Written exercise - Give the data below again, word for word.

Information shown -
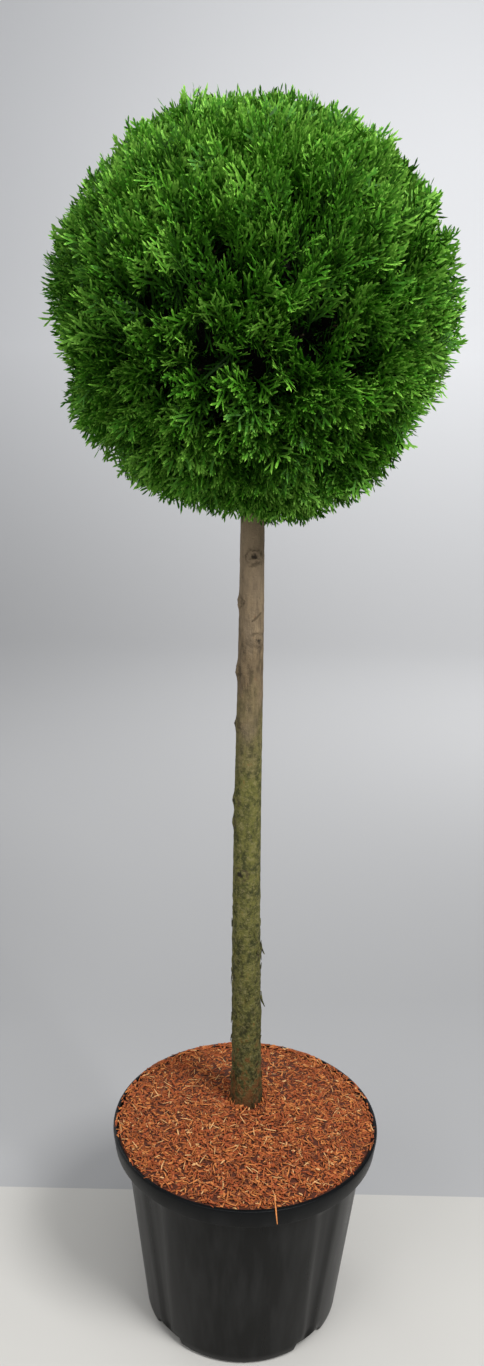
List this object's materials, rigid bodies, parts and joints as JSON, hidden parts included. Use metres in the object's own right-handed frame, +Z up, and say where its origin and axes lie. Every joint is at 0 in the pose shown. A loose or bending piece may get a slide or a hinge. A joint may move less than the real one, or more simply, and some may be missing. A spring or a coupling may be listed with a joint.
{
  "type": "standard lollipop topiary in a pot",
  "caption": "Clipped ball of flat evergreen conifer sprays on a tall bare stem, standing in a round black nursery pot topped with shredded bark.",
  "frame": {"origin": "centre of the pot's flat underside", "axes": "+Z up along the stem, front towards -Y, the side that the picture shows"},
  "size_m": [0.4283, 0.4392, 1.4169],
  "materials": {
    "pot": "matte black moulded plastic",
    "root_ball": "moist potting soil",
    "bark_mulch": "shredded red-brown bark",
    "trunk": "grey-brown bark, green with algae lower down",
    "crown": "vivid green scale-leaved sprays"
  },
  "bodies": {
    "root": {"pot": "pot", "root_ball": "root_ball", "bark_mulch": "bark_mulch", "trunk": "trunk", "crown": "crown"}
  },
  "joints": []
}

Expected answer -
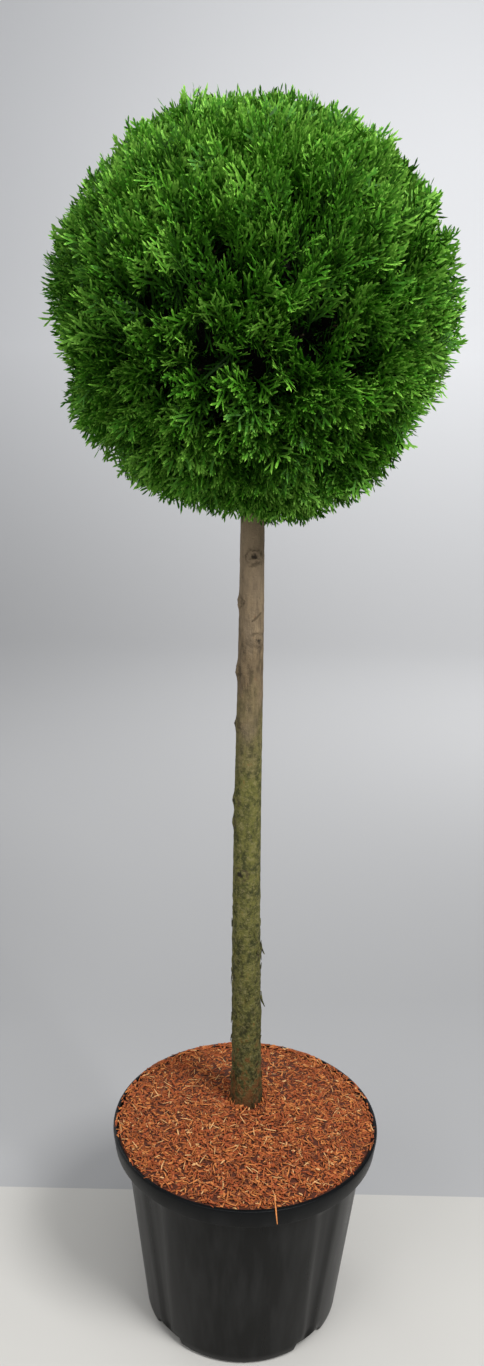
List this object's materials, rigid bodies, parts and joints as JSON, hidden parts included. Use metres in the object's own right-handed frame, +Z up, and say where its origin and axes lie. Every joint is at 0 in the pose shown. A loose or bending piece may get a slide or a hinge. A joint may move less than the real one, or more simply, and some may be missing. A spring or a coupling may be listed with a joint.
{
  "type": "standard lollipop topiary in a pot",
  "caption": "Clipped ball of flat evergreen conifer sprays on a tall bare stem, standing in a round black nursery pot topped with shredded bark.",
  "frame": {"origin": "centre of the pot's flat underside", "axes": "+Z up along the stem, front towards -Y, the side that the picture shows"},
  "size_m": [0.4283, 0.4392, 1.4169],
  "materials": {
    "pot": "matte black moulded plastic",
    "root_ball": "moist potting soil",
    "bark_mulch": "shredded red-brown bark",
    "trunk": "grey-brown bark, green with algae lower down",
    "crown": "vivid green scale-leaved sprays"
  },
  "bodies": {
    "root": {"pot": "pot", "root_ball": "root_ball", "bark_mulch": "bark_mulch", "trunk": "trunk", "crown": "crown"}
  },
  "joints": []
}